3. The facts leading to the filing of the present case are that the Orissa Public Service Commission [in short "the OPSC"] published an advertisement inviting applications from suitable candidates for the Orissa Judicial Service Examination, 2009 for direct recruitment to fill up 77 posts of Civil Judges (J.D), pursuant to which, the respondent No. 1 applied for the said post. She appeared in the Preliminary Written Examination held on 15.05.2009. Being successful in the Preliminary Written Examination, she appeared in the Main Written Examination which was held from 15-18.07.2009. The list of successful candidates, who were eligible for interview, was published on 25.8.2009 in which respondent's name was not there. Immediately after publication of the result of the Main Written Examination, the respondent applied for her marks in the Main Written Examination and the mark sheet of the respondent was issued to her on her request on 27.10.2009, which she received on 03.11.2009.
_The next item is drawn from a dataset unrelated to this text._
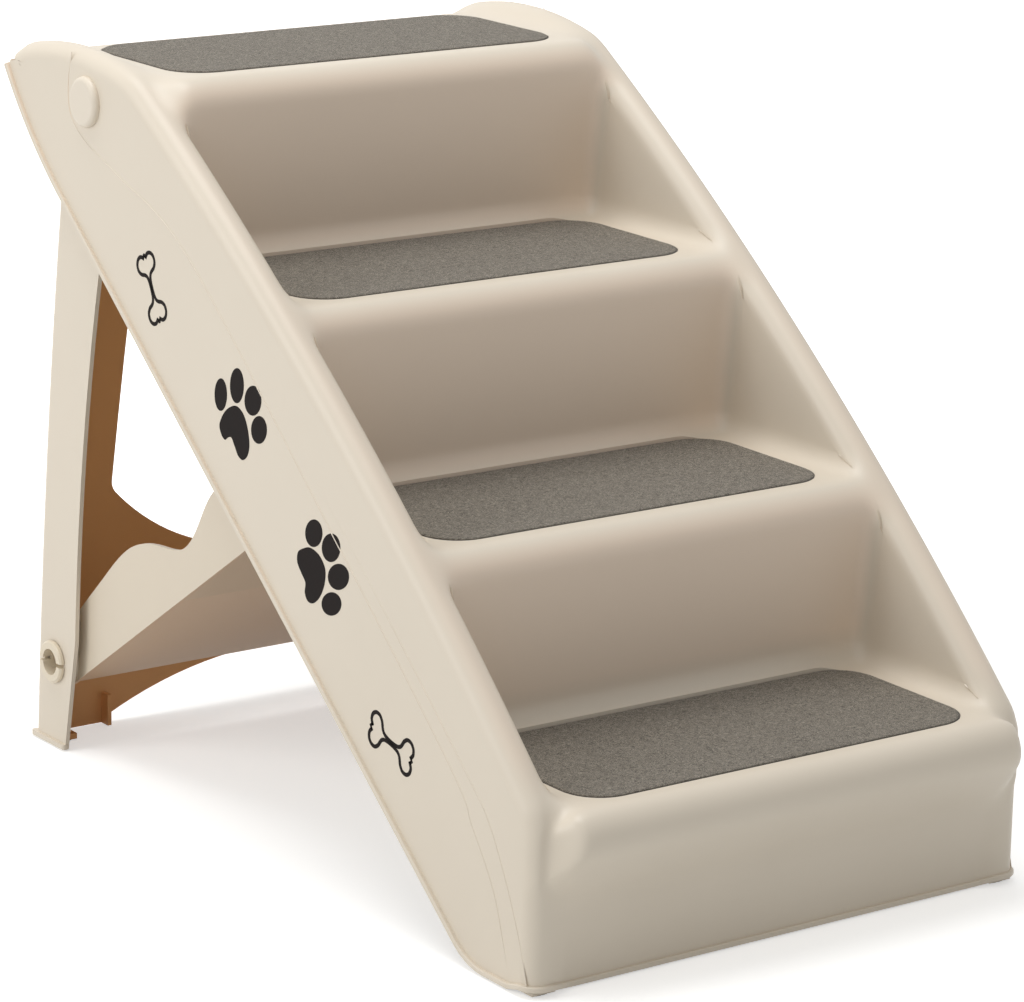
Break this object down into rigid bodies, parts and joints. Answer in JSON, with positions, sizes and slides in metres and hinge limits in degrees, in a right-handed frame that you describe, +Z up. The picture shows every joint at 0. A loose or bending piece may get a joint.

4. After receiving the same, she came to know that she had secured 337 out of 750, i.e., 44.93% of marks in aggregate & more than 33% of marks on each subject. As per Rule 24 of the Rules the candidates who have secured not less than 45% of the marks in aggregate & not less than minimum of 33% of marks in each paper in the written examination should be called for viva-voce test. Since the respondent secured 44.93% marks in aggregate she was not called for interview/viva-voce. Aggrieved thereby she approached the High Court of Orissa by filing a Writ Petition W.P. (C) No. 16782 of 2009 with a prayer that she should have been called for the interview as the fraction of marks, i.e., 44.93%, secured by her should have been rounded off to 45% & in that way she would have fulfilled the criteria as per the Rules. The High Court vide its order dated 08.12.2009 allowed the writ petition filed by the respondent herein against which this appeal has been filed, upon which, we heard the learned counsel appearing for the parties.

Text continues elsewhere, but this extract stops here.